How this minimum repayment calculator works
This calculator estimates how long it may take to clear a credit card when you make only the minimum payment, or the minimum plus an extra amount. It models the typical card rule: your minimum payment is the greater of a percentage of balance or a fixed dollar floor.
Because credit card interest is charged monthly, your payment first covers interest, and only the remainder reduces principal. That is why debt can shrink very slowly if you rely only on minimum payments.
What you can learn from the results
- Estimated months and years to repay your balance
- Total amount paid over the full payoff period
- Total interest cost
- How much time and interest you could save by paying extra each month
Why minimum payments are so expensive
1) Interest compounds month after month
APR is quoted annually, but card issuers apply a monthly rate. If your APR is high, a significant share of each payment can go to interest rather than principal.
2) Minimums usually fall as the balance falls
When the minimum is tied to a percentage of your balance, your required payment decreases over time.
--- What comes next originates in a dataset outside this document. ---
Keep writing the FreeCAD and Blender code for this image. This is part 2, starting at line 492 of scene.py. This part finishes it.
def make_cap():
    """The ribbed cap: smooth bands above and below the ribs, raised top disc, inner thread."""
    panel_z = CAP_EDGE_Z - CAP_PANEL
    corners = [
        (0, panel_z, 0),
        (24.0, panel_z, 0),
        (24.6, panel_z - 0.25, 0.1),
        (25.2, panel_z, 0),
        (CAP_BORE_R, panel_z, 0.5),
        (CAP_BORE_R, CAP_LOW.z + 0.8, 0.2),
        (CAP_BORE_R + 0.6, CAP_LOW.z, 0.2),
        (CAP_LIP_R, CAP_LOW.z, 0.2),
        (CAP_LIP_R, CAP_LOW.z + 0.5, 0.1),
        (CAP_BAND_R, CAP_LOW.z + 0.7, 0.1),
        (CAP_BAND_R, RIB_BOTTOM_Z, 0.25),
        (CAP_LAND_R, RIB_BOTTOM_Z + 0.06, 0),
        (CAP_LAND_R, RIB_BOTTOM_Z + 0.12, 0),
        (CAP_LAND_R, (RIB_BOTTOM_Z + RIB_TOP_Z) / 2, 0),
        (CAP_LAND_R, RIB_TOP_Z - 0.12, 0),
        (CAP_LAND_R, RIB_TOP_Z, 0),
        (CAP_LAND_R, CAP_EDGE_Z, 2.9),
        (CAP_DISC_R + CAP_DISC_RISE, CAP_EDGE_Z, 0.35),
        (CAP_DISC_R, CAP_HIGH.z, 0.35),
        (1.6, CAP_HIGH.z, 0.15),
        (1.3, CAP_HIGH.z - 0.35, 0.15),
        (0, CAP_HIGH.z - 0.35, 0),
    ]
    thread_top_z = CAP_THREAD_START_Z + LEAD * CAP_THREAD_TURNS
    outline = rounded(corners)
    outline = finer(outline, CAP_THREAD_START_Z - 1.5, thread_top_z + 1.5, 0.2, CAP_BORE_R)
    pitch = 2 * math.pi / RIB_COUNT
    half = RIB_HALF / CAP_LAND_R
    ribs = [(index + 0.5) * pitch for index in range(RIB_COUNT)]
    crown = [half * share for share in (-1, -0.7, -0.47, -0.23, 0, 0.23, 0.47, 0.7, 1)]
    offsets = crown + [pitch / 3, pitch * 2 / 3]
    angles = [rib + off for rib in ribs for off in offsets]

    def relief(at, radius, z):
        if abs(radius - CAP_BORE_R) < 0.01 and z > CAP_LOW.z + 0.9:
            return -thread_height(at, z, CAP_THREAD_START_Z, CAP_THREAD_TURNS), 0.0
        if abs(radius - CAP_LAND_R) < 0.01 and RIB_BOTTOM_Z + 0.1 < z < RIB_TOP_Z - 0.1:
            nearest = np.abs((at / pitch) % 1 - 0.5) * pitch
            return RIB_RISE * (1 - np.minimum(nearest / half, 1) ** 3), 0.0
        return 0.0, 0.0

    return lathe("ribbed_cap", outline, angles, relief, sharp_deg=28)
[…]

That might feel easier in the short term, but it stretches repayment dramatically.
3) Small extra payments have outsized impact
Even adding $25 or $50 above minimum can cut years off repayment for many balances. Extra payments directly reduce principal, lowering future interest charges.
Example strategy to pay off faster
If your budget is tight, start with a manageable extra amount and automate it:
- Set a fixed monthly auto-payment above the minimum.
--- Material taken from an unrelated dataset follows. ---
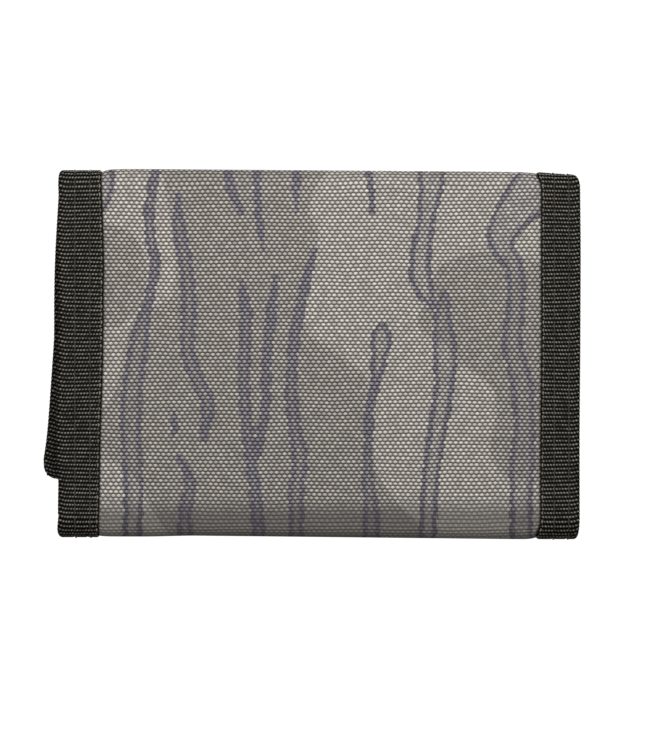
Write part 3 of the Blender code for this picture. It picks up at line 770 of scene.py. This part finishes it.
def cloth_swell(u, v):
    """How far the soft cloth stands out from the flat: full in the middle, held down by the tapes."""
    from_tape = from_tape_edge(u, v)
    clear = np.clip(from_tape, 0, None)
    rise = 1 - np.exp(-clear / 3.0) + np.clip(from_tape, -4, 0) * 0.04
    sharp = 1 - 0.6 * np.exp(-clear)
    wave = (0.10 * np.sin(u / 11.0 + v / 23.0) + 0.08 * np.sin(v / 9.0 - u / 31.0 + 1.0)
            + 0.06 * np.sin(u / 5.3 + v / 17.0 + 2.0))
    folds = PATH.spine_share(v)
    at_top, at_low = folds * (v > MIDDLE_V), folds * (v < MIDDLE_V)
    top = 0.62 - 0.0075 * u
    low = 0.50 + 0.011 * np.clip(u, -30, 50) + 0.22 * smooth((-30 - u) / 12)
    swell = rise * (0.30 * (1 - at_low) + wave * (1 - folds)) + sharp * (at_top * top + at_low * low)
    behind = 0.25 + 0.75 * smooth((v - PATH.bends[0][0]) / (PATH.bends[1][0] - PATH.bends[0][0]))
    pinch = 0.10 * np.exp(-(from_tape / 0.7) ** 2) * (1 - folds)
    under = smooth(-from_tape / 1.5) * np.minimum(fold_lift(u, v), 0)
    return swell * behind - pinch + under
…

- Send windfalls (tax refunds, bonuses, gift money) to principal.
- Avoid adding new purchases while paying down debt.
- Re-check your payoff timeline every few months with updated balances.
Important assumptions and limitations
This tool gives an estimate, not a lender statement. Real card balances can vary because of daily compounding, fees, statement timing, variable APR changes, and new transactions. For best planning, use conservative inputs and round your payment up.
If the computed minimum payment is not enough to cover monthly interest, repayment may not be feasible under those settings. In that case, increase your payment amount, lower the APR (for example with balance transfer offers), or seek debt counseling for a structured payoff plan.
Bottom line
Minimum payments protect your account from delinquency, but they are rarely the fastest or cheapest way out of debt. Use this calculator to test scenarios and choose a payment level that shortens payoff time while still fitting your budget.